Please output the data below exactly as given, starting at its first line and stopping after the line that contains "# The door is".
## start Dataset extract
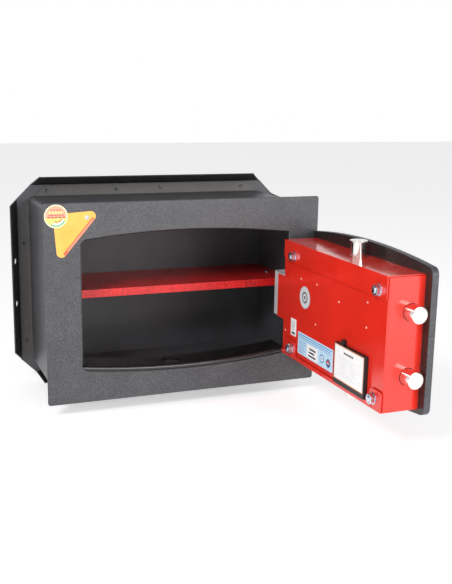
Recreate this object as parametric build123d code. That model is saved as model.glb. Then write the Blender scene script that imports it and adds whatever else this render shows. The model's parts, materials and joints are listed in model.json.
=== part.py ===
from build123d import *
import math
import os

# Built-in wall safe with an electronic lock. Millimetres, +Z up, front towards -Y.
# The origin is the middle of the front frame, in its back face, where the finished wall ends.
# The door is modelled swung open by a right angle, with its bolts thrown.

# ---- driving dimensions: safe ----
frame_w = 420.0
frame_h = 290.0
frame_t = 3.0
body_depth = 190.0
body_w = 396.0
body_h = 266.0
wall_t = 3.0
rear_t = 2.0
flange_w = 17.0
flange_t = 2.0

opening_left = -159.5
opening_right = 161.5
opening_z = -2.5
opening_half = 95.0
arch_rise = 10.5
opening_corner = 10.0
hinge_side_corner = 1.0

ring_half_w = 217.5
ring_half_h = 152.5
ring_chamfer = 23.3
wing_out = 13.3
wing_forward = 26.4
wing_t = 2.0
wing_slants = (9.0, 21.0)
side_wing_slants = (18.0, 7.0)

jamb_t = 4.0
jamb_depth = 47.0
jamb_bend = 3.5
jamb_inset_bottom = 6.5
jamb_inset_top = 2.0
jamb_inset_side = 1.5

shelf_front = 63.0
shelf_top = 6.5
shelf_t = 1.5
shelf_lip = 12.0

# ---- driving dimensions: door, in its own axes ----
# In door axes x is the distance in from the inner face, y the distance from the hinge edge.
door_t = 10.0
door_w = 316.8
door_gap = 0.7
door_face_x = 201.7
door_edge_y = -6.0
hinge_x = 182.85
hinge_y = 18.85

case_start = 7.0
lip_start = 11.0
case_end = 303.3
tongue_tip = -14.0
case_top = 83.3
case_bottom = -92.3
case_depth = 51.0
case_t = 1.5
lip_gap = 1.2
lip_t = 1.5
top_lip = 31.0
bottom_lip = 6.0
lip_end = 1.2

bolt_r = 11.0
bolt_x = 18.5
bolt_zs = (36.5, -46.7)
bolt_throw = 20.0
rod_r = 10.0
rod_x = 22.5
rod_y = 175.5
rod_top_end = 106.4
rod_bottom_end = -113.5

spindle_r = 4.0
cam_z = -5.0
cam_peg = 10.0
peg_r = 3.0
slot_half = 3.6

arm_low = -41.0
arm_high = 27.5
arm_t = 4.5
knuckle_r = 8.0
pin_r = 4.0

nut_ys = (44.0, 283.0)
nut_zs = (62.5, -78.0)
stud_r = 4.0
nut_flats = 13.0
nut_h = 6.5

box_y = (183.0, 264.0)
box_z = (-86.0, -29.5)
box_inner = 36.0
box_outer = 55.4

lip_face = case_depth + lip_gap + lip_t
arch_r = ((opening_right - opening_left) ** 2 / 4 + arch_rise**2) / (2 * arch_rise)
opening_x = (opening_left + opening_right) / 2


def block(x0, x1, y0, y1, z0, z1):
    """A box given by its limits along each axis."""
    return Pos((x0 + x1) / 2, (y0 + y1) / 2, (z0 + z1) / 2) * Box(x1 - x0, y1 - y0, z1 - z0)


def rod(axis, radius, start, end, a, b):
    """A round bar along X, Y or Z from start to end; a and b are its other two coordinates."""
    length = end - start
    middle = (start + end) / 2
    if axis == "x":
        return Pos(middle, a, b) * Rot(0, 90, 0) * Cylinder(radius, length)
    if axis == "y":
        return Pos(a, middle, b) * Rot(90, 0, 0) * Cylinder(radius, length)
    return Pos(a, b, middle) * Cylinder(radius, length)


def on_door(shape):
    """Turn a shape from door axes to the open door's place."""
    return Pos(door_face_x, door_edge_y, 0) * Rot(0, 0, 180) * shape


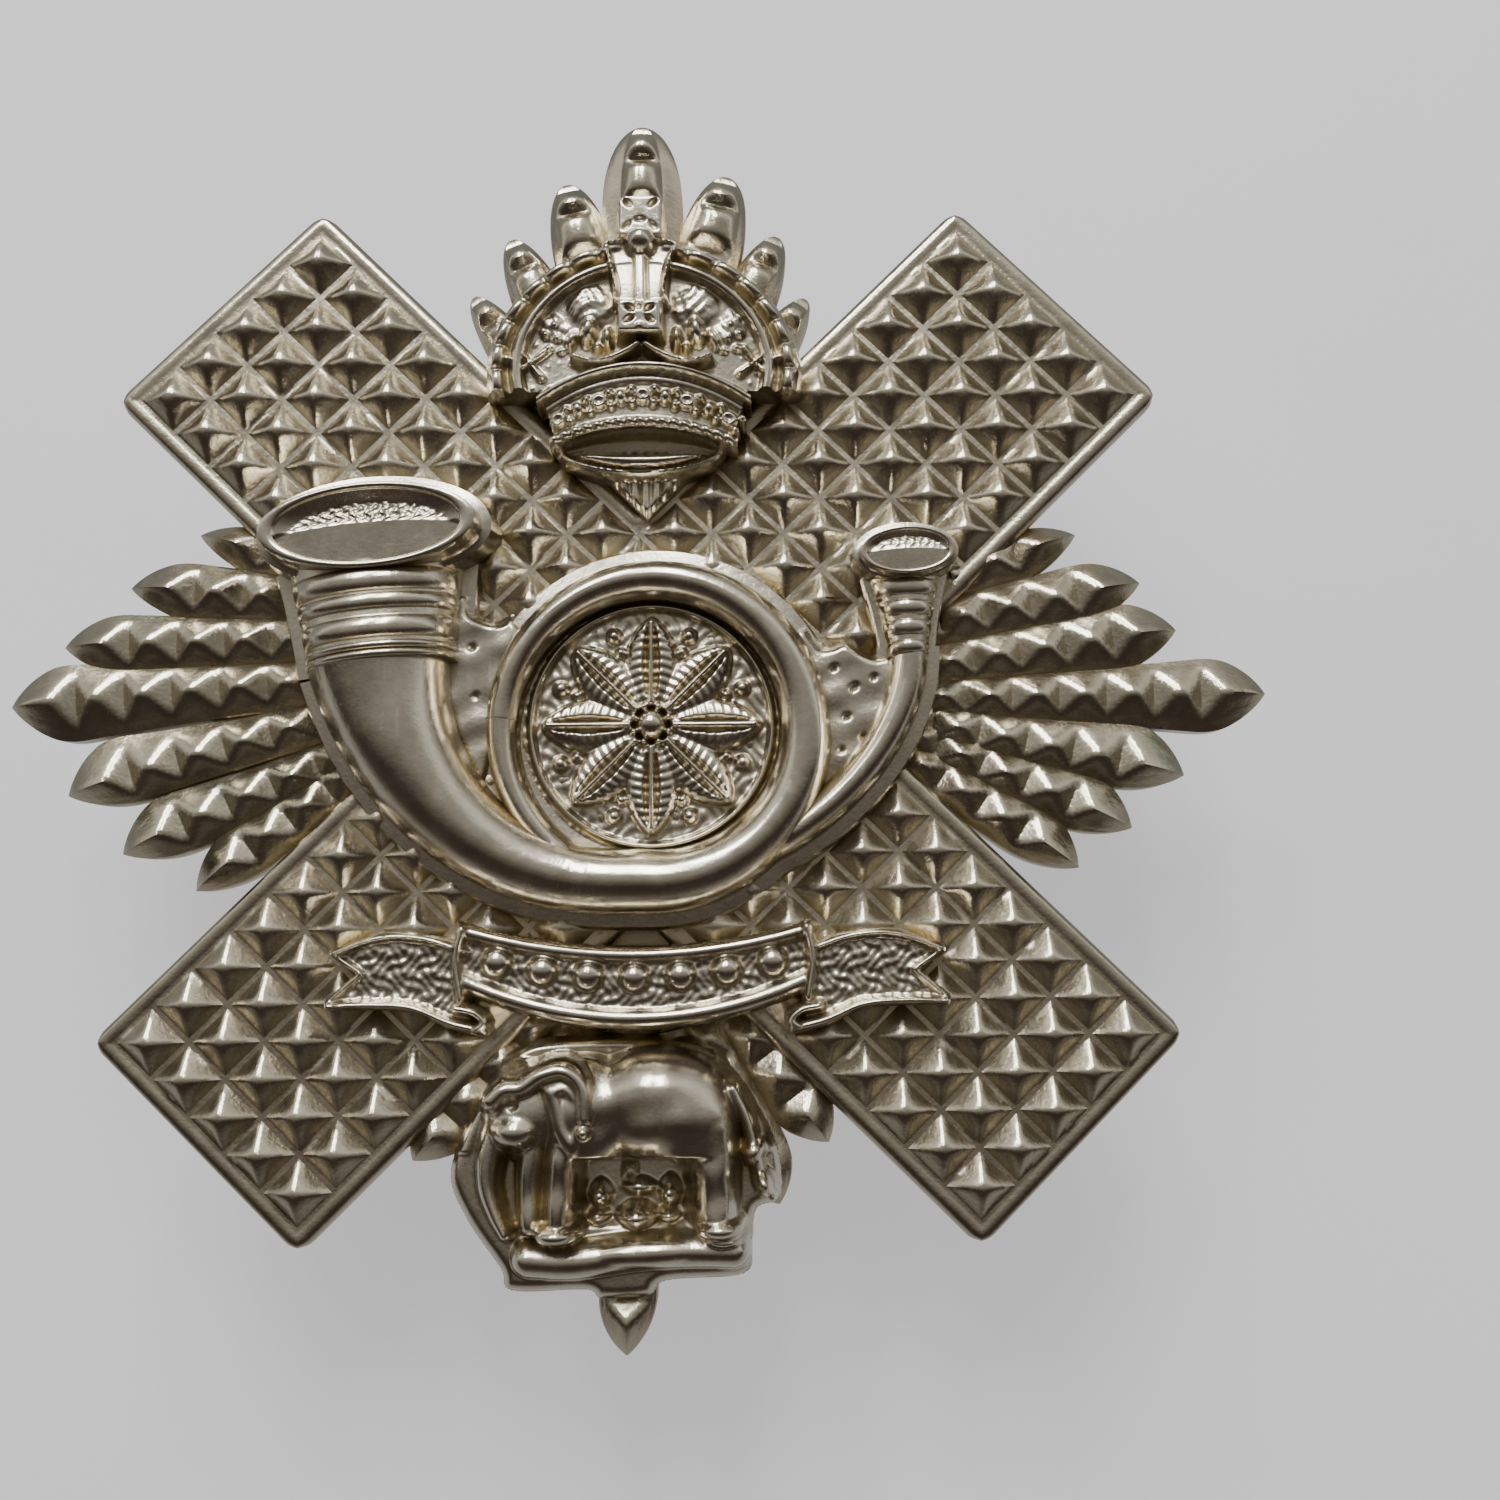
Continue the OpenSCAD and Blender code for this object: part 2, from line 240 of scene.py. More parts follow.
# Each ray: tip (u, v), root (u, v), half width at the root, then at the shoulder above and
# below the ridge (left and right of it for the rays that point up or down)
LEFT_RAYS = [((-23.0, 9.5), (-16.5, 7.6), 1.1, 1.25, 1.3),
             ((-26.5, 6.7), (-16.0, 5.9), 1.3, 1.65, 1.5),
             ((-29.8, 3.6), (-15.5, 3.9), 1.25, 1.75, 1.65),
             ((-32.4, 0.5), (-15.0, 1.8), 1.25, 2.1, 2.2),
             ((-29.3, -4.1), (-14.5, 0.2), 1.1, 2.4, 1.4),
             ((-26.4, -7.1), (-14.0, -1.6), 1.1, 2.1, 1.4),
             ((-22.6, -9.0), (-13.5, -2.2), 1.2, 1.7, 1.3)]
RIGHT_RAYS = [((22.8, 9.2), (16.0, 6.9), 1.2, 1.3, 1.4),
              ((26.1, 6.6), (14.5, 4.4), 1.3, 1.7, 1.6),
              ((27.9, 4.1), (13.5, 2.1), 1.2, 1.9, 1.8),
              ((32.4, 0.7), (12.8, 0.6), 1.1, 2.0, 2.1),
              ((28.0, -3.5), (12.5, -0.2), 1.1, 2.3, 1.4),
              ((25.2, -6.2), (13.0, -0.9), 1.0, 2.0, 1.4),
              ((22.4, -8.2), (13.0, -2.0), 1.2, 1.8, 1.3)]
TOP_RAYS = [((0.1, 31.98), (0.1, 15.8), 2.2, 2.15, 2.15),
            ((-4.0, 28.7), (-1.0, 15.8), 1.6, 1.75, 1.6),
            ((4.7, 29.1), (1.4, 15.8), 1.7, 1.8, 1.8), ((-6.95, 25.6), (-2.4, 15.5), 1.5, 1.45, 1.4),
            ((7.35, 25.7), (2.7, 15.5), 1.5, 1.4, 1.45), ((-8.9, 22.4), (-3.8, 15.0), 1.3, 1.2, 1.2),
            ((8.85, 22.2), (4.0, 15.0), 1.3, 1.2, 1.2)]
BOTTOM_RAYS = [((-0.7, -31.98), (-0.3, -15.5), 1.3, 1.5, 1.5),
               ((-4.3, -27.6), (-1.3, -15.5), 1.3, 1.6, 1.6),
               ((3.7, -27.4), (1.3, -15.5), 1.3, 1.6, 1.6),
               ((-7.9, -25.2), (-2.6, -15.0), 1.3, 1.7, 1.7),
               ((6.9, -24.8), (2.6, -15.0), 1.3, 1.7, 1.7),
               ((-11.4, -22.5), (-3.8, -14.2), 1.3, 1.7, 1.7),
               ((9.4, -21.8), (3.8, -14.2), 1.3, 1.7, 1.7)]
RIDGE = 1.25         # how high a ray's ridge stands above the sheet's edge
SEAT = 16.9          # radius of the plain round middle that the rays grow out of
NOTCH = 0.34         # how high the floor of the notch between two pyramids is
TOOTH = 2.45         # distance between pyramids along a ray
STEPS = 5            # samples in half a pyramid


def ray(tip, root, root_half, upper, lower, finger=0.0, point=2.2):
    """One ray of pyramids: a ridge with V notches across it and one long pyramid at the tip.

    finger is the share of the width that a rounded bar takes, with plain flanks beside it.
    A ray without one comes to a blunt point. point is the length of the last pyramid's nose.
    """
    tip, root = np.array(tip), np.array(root)
    length = np.linalg.norm(tip - root)
    along = (tip - root) / length
    across = np.array([-along[1], along[0]])
    apex = length - point
    count = int((apex - 0.2) / TOOTH + 0.5)
    half = TOOTH / 2
    marks = [apex - half * k for k in range(2 * count + 1)][::-1]
    s = [marks[0] + half / STEPS * i for i in range(2 * count * STEPS)]
    s = np.array(s + list(apex + (length - apex) * np.linspace(0, 1, 20) ** 0.75))
    nearest = np.abs(s[:, None] - np.array(marks[1::2])[None, :]).min(axis=1)
    notch = np.where(s >= apex, 9.0, NOTCH + (RIDGE - NOTCH) * nearest / half)
    if finger:
        q = np.clip(1 - (length - s) / 4.6, 0, 1)
        tapers = [(1 - q ** 2.1) ** 0.5] * 2
        side = np.array([0, 0.2, 0.4, 0.6, 0.75, 0.86, 0.93, 0.98, 1.02, 1.12, 1.3, 1.55, 1.8, 2])
        side = np.where(side <= 1, side * finger, finger + (side - 1) * (1 - finger))
        end = np.clip(1 - np.clip(s - (length - 1.6), 0, 9) / 1.0, 0, 1) ** 0.5
        notch = NOTCH + (RIDGE - NOTCH) * np.clip((nearest - 0.08) / 0.45, 0, 1) ** 0.7
    else:
        q = np.clip((s - apex + 1.5) / (length - apex + 1.5), 0, 1)
        tapers = [(1 - q ** 2.3) ** 0.85, (1 - q ** 1.9) ** 0.85]
        shallow = 1 - NOTCH / RIDGE
        side = np.concatenate([np.linspace(0, shallow, STEPS + 1),
                               np.linspace(shallow, 1, 5)[1:]])
    t = np.concatenate([-side[:0:-1], side])
    grown = np.clip(s / apex, 0, 1) ** 1.8
    widths = [(root_half + (shoulder - root_half) * grown) * np.clip(taper, 0.015, 1)
              for shoulder, taper in zip((upper, lower), tapers)]
    if along[0] > 0:
        widths = widths[::-1]
    away = np.abs(t)[None, :]
    if finger:
        flank = 0.5 * np.clip((1 - away) / (1 - finger), 0, 1) ** 0.8
        bar = 0.5 + (RIDGE - 0.5) * np.clip(1 - (away / finger) ** 2.6, 0, 1) * end[:, None]
        height = np.where(away < finger, np.minimum(bar, np.maximum(notch[:, None], 0.5)), flank)
        height = height * eased((length - s[:, None]) / 2.3)
    else:
        ridge = RIDGE * np.clip(1 - q ** 2.6, 0, 1) ** 0.9
        height = np.minimum(ridge[:, None] * (1 - away), notch[:, None])
    height = soften(height, 2 if finger else 1)
    sideways = np.where(t[None, :] < 0, widths[0][:, None], widths[1][:, None]) * t[None, :]
    top = np.zeros((len(s), len(t), 3))
    top[:, :, :2] = root + s[:, None, None] * along + sideways[:, :, None] * across
    top[:, :, 2] = SHEET + height
    middle = len(t) // 2

    def split(i, j):
        rising = (i // STEPS) % 2 == 1
        return rising == (j >= middle)
    return slab("ray", top, levelled(top, 0.03), split=split)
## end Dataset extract
The result:
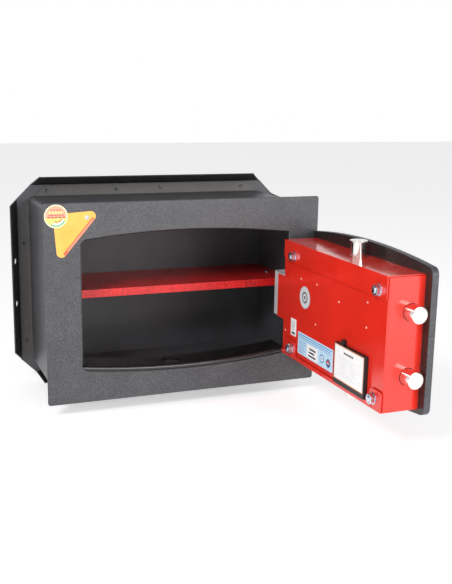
Recreate this object as parametric build123d code. That model is saved as model.glb. Then write the Blender scene script that imports it and adds whatever else this render shows. The model's parts, materials and joints are listed in model.json.
=== part.py ===
from build123d import *
import math
import os

# Built-in wall safe with an electronic lock. Millimetres, +Z up, front towards -Y.
# The origin is the middle of the front frame, in its back face, where the finished wall ends.
# The door is modelled swung open by a right angle, with its bolts thrown.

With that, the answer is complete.